Using the data that follows, return exactly the lines from the one that contains "const liddedBasket = new THREE.Group();" through the one that contains "Turn this picture", ends included.
** Start Raw records **
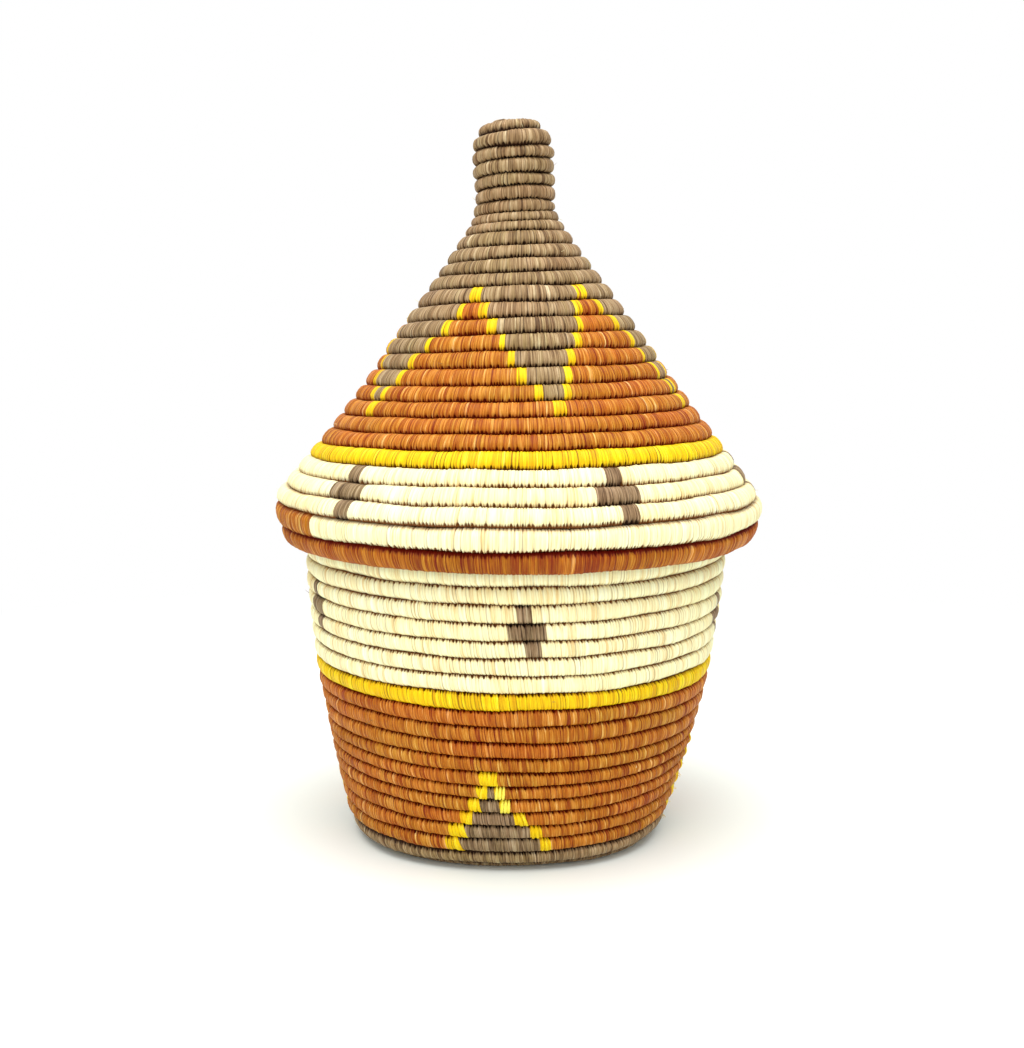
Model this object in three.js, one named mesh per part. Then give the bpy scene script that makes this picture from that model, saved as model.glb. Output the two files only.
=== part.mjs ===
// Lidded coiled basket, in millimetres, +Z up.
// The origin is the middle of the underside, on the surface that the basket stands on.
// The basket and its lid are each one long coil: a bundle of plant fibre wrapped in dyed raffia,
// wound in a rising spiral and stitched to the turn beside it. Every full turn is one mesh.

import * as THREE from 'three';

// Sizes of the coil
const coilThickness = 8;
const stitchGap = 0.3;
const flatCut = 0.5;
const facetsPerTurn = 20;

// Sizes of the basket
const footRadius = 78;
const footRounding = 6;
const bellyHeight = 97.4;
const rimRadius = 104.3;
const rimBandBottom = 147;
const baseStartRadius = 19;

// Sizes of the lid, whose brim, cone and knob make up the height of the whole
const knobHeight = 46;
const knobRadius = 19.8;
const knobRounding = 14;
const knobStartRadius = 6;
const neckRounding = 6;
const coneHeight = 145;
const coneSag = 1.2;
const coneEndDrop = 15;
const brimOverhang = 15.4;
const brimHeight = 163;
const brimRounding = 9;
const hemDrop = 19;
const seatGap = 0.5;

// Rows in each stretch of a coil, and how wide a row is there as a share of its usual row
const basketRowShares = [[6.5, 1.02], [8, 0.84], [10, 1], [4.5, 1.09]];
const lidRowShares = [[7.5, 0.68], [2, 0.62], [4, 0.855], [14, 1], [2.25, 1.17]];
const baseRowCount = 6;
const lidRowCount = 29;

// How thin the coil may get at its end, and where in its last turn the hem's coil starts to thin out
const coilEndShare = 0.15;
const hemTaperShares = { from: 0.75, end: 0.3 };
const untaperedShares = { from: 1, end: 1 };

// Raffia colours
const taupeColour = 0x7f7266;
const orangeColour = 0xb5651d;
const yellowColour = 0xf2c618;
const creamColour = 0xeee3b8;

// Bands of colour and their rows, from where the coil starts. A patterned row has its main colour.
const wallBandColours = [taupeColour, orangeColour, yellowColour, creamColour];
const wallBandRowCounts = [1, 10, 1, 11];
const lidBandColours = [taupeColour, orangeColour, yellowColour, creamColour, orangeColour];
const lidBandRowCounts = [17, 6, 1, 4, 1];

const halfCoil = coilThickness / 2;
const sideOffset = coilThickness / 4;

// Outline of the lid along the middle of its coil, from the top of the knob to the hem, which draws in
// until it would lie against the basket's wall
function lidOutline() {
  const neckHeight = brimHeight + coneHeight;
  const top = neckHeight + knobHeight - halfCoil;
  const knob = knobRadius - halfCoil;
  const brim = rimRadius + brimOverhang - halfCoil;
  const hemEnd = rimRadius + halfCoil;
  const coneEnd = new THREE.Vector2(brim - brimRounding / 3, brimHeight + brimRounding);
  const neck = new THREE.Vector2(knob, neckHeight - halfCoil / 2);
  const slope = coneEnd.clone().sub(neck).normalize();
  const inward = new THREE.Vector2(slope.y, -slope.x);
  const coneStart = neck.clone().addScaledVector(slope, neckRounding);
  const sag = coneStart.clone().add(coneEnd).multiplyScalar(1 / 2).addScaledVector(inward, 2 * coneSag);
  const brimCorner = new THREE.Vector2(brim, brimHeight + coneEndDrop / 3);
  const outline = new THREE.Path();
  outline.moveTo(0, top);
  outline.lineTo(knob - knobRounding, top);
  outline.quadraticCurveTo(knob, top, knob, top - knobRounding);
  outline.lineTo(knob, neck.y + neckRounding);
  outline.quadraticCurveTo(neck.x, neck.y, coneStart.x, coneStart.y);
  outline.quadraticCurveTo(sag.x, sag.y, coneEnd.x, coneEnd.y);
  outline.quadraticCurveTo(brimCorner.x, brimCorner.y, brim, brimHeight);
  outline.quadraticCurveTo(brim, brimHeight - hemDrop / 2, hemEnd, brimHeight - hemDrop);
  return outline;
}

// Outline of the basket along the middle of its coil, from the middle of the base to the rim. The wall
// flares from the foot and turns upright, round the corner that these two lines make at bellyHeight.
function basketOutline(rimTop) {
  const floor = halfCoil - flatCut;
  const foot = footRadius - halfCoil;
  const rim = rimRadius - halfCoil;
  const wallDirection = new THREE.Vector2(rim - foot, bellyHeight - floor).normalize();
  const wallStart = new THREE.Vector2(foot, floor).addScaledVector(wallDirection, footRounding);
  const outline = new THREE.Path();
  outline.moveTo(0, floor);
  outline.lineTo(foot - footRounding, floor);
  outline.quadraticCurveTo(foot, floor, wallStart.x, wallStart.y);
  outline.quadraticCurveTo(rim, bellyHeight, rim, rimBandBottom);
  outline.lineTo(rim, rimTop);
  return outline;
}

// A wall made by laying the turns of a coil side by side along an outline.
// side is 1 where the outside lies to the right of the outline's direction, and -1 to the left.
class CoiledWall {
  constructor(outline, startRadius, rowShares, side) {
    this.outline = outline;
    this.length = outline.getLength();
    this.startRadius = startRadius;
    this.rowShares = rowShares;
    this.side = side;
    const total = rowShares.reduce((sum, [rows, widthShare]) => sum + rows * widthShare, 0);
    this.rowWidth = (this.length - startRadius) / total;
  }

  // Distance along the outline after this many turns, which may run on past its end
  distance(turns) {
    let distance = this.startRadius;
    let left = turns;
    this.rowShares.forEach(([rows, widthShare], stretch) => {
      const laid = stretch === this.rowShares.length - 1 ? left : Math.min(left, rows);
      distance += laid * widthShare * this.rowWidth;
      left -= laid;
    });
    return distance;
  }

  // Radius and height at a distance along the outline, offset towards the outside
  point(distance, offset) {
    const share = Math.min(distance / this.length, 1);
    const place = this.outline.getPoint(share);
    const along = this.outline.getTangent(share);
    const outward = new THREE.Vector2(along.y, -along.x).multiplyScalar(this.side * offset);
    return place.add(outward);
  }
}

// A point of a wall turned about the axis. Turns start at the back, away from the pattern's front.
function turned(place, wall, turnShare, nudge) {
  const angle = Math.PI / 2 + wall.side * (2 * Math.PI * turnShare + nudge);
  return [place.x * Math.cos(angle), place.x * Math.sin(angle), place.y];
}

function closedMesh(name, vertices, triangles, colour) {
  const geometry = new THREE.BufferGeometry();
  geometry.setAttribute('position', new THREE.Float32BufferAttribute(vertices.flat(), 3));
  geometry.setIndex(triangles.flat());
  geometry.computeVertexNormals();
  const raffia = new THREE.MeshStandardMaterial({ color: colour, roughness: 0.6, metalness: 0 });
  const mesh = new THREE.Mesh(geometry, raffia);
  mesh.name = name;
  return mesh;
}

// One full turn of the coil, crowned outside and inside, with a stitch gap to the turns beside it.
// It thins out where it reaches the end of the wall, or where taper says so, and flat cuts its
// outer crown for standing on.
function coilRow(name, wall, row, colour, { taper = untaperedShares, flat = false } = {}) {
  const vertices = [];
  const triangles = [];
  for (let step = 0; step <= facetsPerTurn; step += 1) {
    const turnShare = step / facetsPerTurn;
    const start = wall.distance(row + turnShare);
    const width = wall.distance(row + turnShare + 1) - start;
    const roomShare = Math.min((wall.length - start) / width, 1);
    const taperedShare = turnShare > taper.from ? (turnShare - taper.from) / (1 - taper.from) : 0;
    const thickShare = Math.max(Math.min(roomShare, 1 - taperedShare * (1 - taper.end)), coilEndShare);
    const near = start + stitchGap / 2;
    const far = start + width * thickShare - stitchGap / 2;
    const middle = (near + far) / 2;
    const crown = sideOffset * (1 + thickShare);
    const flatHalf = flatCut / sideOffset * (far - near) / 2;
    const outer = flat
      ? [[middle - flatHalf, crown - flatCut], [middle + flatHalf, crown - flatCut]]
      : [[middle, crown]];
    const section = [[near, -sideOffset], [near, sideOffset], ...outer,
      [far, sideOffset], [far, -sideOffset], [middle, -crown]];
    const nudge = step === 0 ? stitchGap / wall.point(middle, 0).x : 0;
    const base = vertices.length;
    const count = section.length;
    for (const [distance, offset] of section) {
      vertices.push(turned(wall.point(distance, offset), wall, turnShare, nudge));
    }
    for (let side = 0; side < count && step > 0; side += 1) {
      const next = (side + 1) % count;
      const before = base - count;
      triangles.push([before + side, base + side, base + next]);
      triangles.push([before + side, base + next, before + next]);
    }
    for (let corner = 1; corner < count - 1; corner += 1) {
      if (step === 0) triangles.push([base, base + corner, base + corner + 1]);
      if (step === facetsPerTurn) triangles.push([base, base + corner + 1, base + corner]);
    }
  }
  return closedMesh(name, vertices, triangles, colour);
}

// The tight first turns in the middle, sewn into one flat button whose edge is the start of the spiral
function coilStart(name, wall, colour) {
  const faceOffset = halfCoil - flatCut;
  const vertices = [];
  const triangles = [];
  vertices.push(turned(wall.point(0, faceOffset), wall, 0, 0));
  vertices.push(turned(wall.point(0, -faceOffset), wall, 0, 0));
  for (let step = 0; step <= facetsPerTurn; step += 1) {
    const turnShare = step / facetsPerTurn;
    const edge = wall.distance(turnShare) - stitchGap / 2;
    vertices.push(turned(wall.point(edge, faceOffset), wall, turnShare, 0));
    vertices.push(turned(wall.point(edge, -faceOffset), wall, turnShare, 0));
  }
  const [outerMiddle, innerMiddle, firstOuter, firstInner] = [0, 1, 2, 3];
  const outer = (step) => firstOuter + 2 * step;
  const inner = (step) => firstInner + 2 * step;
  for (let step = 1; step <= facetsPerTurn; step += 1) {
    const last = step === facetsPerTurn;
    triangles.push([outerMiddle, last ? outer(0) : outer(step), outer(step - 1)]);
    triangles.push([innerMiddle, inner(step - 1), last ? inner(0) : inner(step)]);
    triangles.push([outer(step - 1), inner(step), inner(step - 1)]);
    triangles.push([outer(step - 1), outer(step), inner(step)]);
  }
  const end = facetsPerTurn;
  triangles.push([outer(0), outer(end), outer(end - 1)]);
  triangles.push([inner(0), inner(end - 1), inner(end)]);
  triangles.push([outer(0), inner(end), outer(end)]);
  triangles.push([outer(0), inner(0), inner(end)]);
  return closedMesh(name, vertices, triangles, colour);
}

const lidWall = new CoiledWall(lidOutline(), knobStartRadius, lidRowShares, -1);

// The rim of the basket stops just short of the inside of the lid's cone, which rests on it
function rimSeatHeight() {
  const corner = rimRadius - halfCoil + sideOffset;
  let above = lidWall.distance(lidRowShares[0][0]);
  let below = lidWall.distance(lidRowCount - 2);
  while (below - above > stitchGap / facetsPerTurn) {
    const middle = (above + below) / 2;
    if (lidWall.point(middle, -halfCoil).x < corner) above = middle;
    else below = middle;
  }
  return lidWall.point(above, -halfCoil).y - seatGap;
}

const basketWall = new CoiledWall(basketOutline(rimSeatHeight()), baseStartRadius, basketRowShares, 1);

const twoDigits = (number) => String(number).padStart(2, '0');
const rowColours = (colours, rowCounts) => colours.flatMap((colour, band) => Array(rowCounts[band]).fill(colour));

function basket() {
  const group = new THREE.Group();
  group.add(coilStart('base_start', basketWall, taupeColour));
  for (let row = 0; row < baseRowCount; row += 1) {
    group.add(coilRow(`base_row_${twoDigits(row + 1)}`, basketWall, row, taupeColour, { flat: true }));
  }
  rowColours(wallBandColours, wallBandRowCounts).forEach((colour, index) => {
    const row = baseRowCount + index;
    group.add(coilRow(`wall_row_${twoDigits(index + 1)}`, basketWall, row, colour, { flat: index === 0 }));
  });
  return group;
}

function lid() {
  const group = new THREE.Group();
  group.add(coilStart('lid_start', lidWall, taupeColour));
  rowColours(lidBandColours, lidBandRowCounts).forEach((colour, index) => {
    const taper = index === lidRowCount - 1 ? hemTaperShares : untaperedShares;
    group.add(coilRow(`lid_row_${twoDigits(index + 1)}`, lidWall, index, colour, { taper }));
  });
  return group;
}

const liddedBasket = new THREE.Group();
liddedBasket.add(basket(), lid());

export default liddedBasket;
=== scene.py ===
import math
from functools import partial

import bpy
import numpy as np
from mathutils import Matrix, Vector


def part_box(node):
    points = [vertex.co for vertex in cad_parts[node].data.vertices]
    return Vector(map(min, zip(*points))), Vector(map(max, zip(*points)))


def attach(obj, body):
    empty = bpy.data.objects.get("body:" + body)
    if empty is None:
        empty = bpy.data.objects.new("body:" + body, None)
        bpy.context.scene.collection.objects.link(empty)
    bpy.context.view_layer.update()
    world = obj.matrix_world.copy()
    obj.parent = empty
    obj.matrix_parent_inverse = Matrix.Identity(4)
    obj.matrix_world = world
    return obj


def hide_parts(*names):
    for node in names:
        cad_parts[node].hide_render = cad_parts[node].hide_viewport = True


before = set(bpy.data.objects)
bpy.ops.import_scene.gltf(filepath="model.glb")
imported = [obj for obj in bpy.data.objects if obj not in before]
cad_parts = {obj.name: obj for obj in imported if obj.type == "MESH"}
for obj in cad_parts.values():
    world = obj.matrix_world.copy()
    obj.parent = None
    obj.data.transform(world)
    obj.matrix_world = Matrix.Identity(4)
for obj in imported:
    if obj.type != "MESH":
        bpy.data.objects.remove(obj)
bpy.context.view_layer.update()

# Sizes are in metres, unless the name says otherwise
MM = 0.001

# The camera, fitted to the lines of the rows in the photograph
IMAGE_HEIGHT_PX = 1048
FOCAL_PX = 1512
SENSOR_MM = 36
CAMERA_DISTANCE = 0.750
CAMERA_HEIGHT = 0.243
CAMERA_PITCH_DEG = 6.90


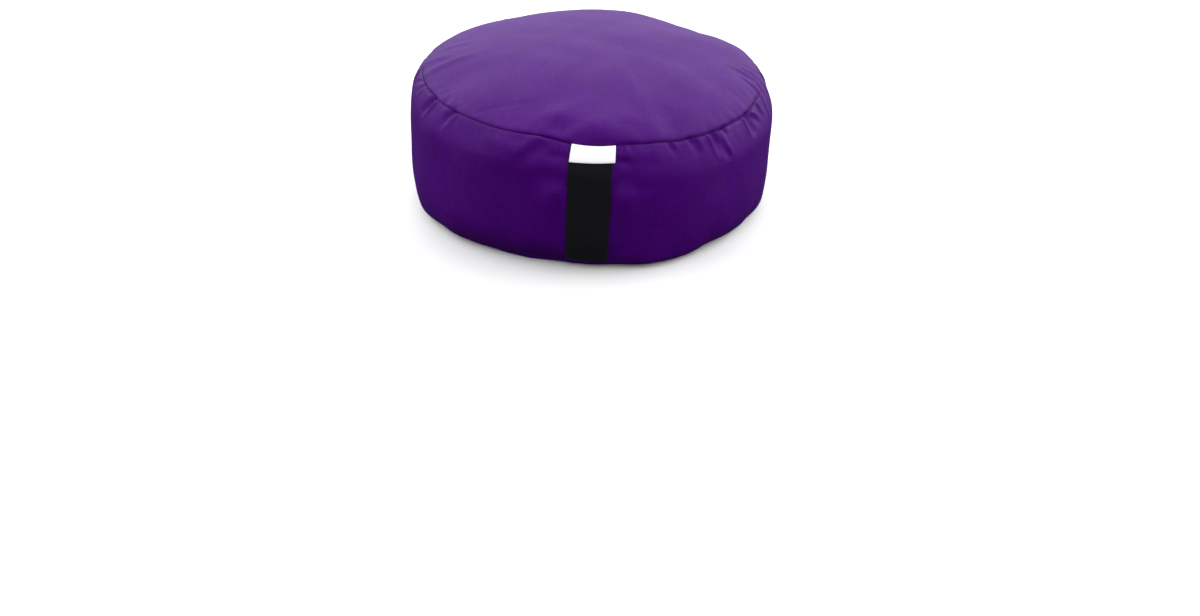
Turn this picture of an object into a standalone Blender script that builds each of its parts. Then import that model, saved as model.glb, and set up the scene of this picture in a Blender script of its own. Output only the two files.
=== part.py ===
** End Raw records **
• **Written response**:
const liddedBasket = new THREE.Group();
liddedBasket.add(basket(), lid());

export default liddedBasket;
=== scene.py ===
import math
from functools import partial

import bpy
import numpy as np
from mathutils import Matrix, Vector


def part_box(node):
    points = [vertex.co for vertex in cad_parts[node].data.vertices]
    return Vector(map(min, zip(*points))), Vector(map(max, zip(*points)))


def attach(obj, body):
    empty = bpy.data.objects.get("body:" + body)
    if empty is None:
        empty = bpy.data.objects.new("body:" + body, None)
        bpy.context.scene.collection.objects.link(empty)
    bpy.context.view_layer.update()
    world = obj.matrix_world.copy()
    obj.parent = empty
    obj.matrix_parent_inverse = Matrix.Identity(4)
    obj.matrix_world = world
    return obj


def hide_parts(*names):
    for node in names:
        cad_parts[node].hide_render = cad_parts[node].hide_viewport = True


before = set(bpy.data.objects)
bpy.ops.import_scene.gltf(filepath="model.glb")
imported = [obj for obj in bpy.data.objects if obj not in before]
cad_parts = {obj.name: obj for obj in imported if obj.type == "MESH"}
for obj in cad_parts.values():
    world = obj.matrix_world.copy()
    obj.parent = None
    obj.data.transform(world)
    obj.matrix_world = Matrix.Identity(4)
for obj in imported:
    if obj.type != "MESH":
        bpy.data.objects.remove(obj)
bpy.context.view_layer.update()

# Sizes are in metres, unless the name says otherwise
MM = 0.001

# The camera, fitted to the lines of the rows in the photograph
IMAGE_HEIGHT_PX = 1048
FOCAL_PX = 1512
SENSOR_MM = 36
CAMERA_DISTANCE = 0.750
CAMERA_HEIGHT = 0.243
CAMERA_PITCH_DEG = 6.90


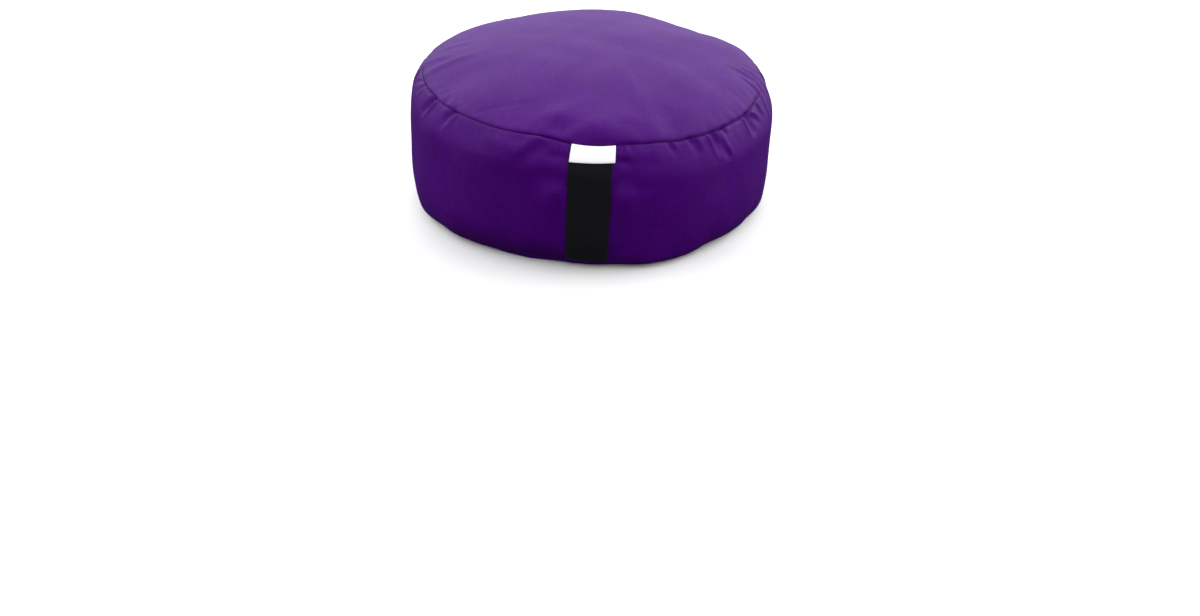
Turn this picture of an object into a standalone Blender script that builds each of its parts. Then import that model, saved as model.glb, and set up the scene of this picture in a Blender script of its own. Output only the two files.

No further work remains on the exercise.